Added Khoury, “We wanted to reinvent woods for women — the concept was to create a scent that evoked a molten river of woods. We felt that we had a real opportunity to broaden our reach with this fragrance.”
National advertising, shot by Craig McDean, features Lauder’s four spokesmodels — Gwyneth Paltrow, Elizabeth Hurley, Carolyn Murphy and Hilary Rhoda — each in various stages of undress with a white button-down shirt. “A white shirt is iconic all over the world,” said Aerin Lauder, senior vice president and creative director of Estée Lauder, who created the campaign with Doug Lloyd of Lloyd & Co. “And since we believe this fragrance will have wide age appeal, it made sense to use all four of our spokesmodels, who are in their 20s, 30s and 40s. It embodies the idea of beauty at every age.” Also, it is the first time that Rhoda has appeared in fragrance advertising for Lauder, she added.
Added Breen, “Hilary’s idea of sensuous is different from Elizabeth’s or Gwyneth’s or Carolyn’s, and vice versa. This campaign shows that clearly.”
The tag line is “Estée Lauder Sensuous. Every Woman Wears It Her Way.” The campaign will begin running in September fashion, beauty and lifestyle magazines, said Drell-Szyfer. Outdoor advertising and an Internet campaign will also be part of the marketing arsenal, she said.

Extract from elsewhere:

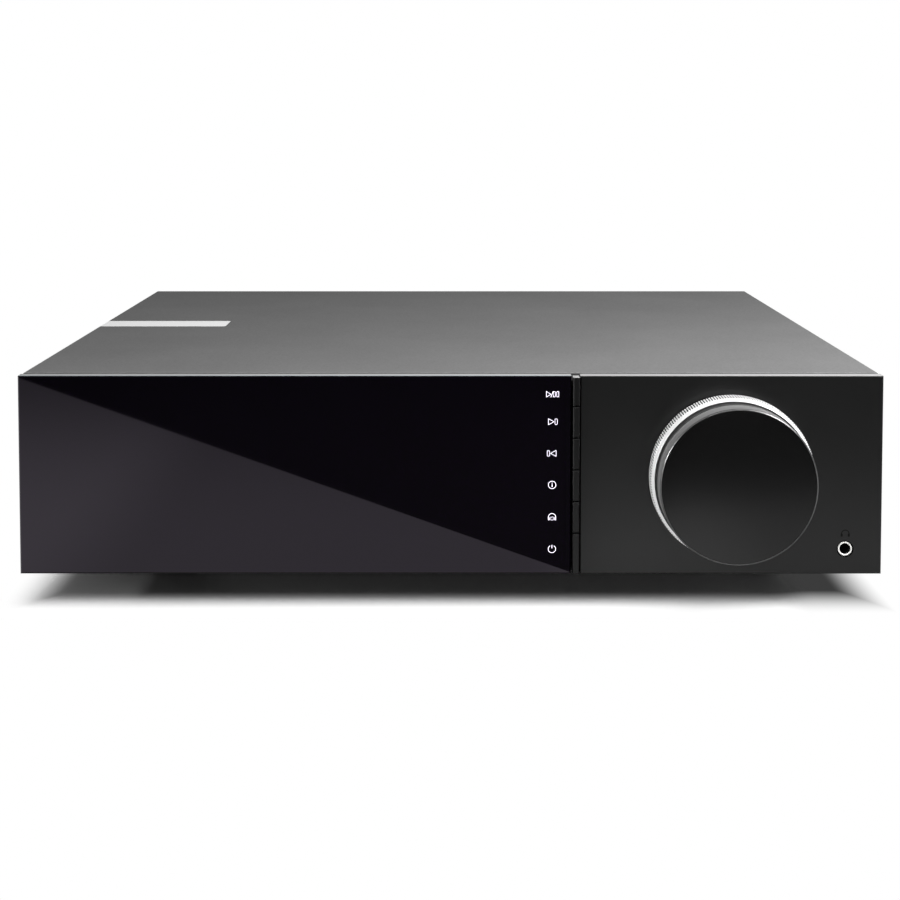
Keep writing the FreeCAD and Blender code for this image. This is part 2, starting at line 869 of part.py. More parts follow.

The Sensuous collection includes eaux de parfum in three sizes — 1 oz. for $39.50, 1.7 oz. for $49.50 and 3.4 oz. for $69.50 — as well as a 0.25-oz. parfum, $90; a 6.7-oz. body lotion, $37; a 6.7-oz. shower cream, $28.50; a 0.33-oz. touch-on fragrance, $39.50, and a 0.74-oz. brush-on perfumed pressed powder, $65.
The heavy glass bottle with waves, also designed by Lloyd & Co., has a rose-gold cap and the fragrance name in rich purple. Purple was chosen for many reasons, including the fact that “we wanted a color that would work with all of the rest of our fragrances,” said Aerin Lauder.
Sensuous will be sold in about 2,100 North American department and specialty store doors. It will also launch in the United Kingdom, New Zealand, South Africa, Australia and Russia in July; additional countries — including those in continental Europe and Asia — are expected to get the scent in 2009.
While none of the executives would discuss advertising spending, industry sources estimated that about $20 million would be spent on advertising and promotion in North America in the fragrance’s first year on counter.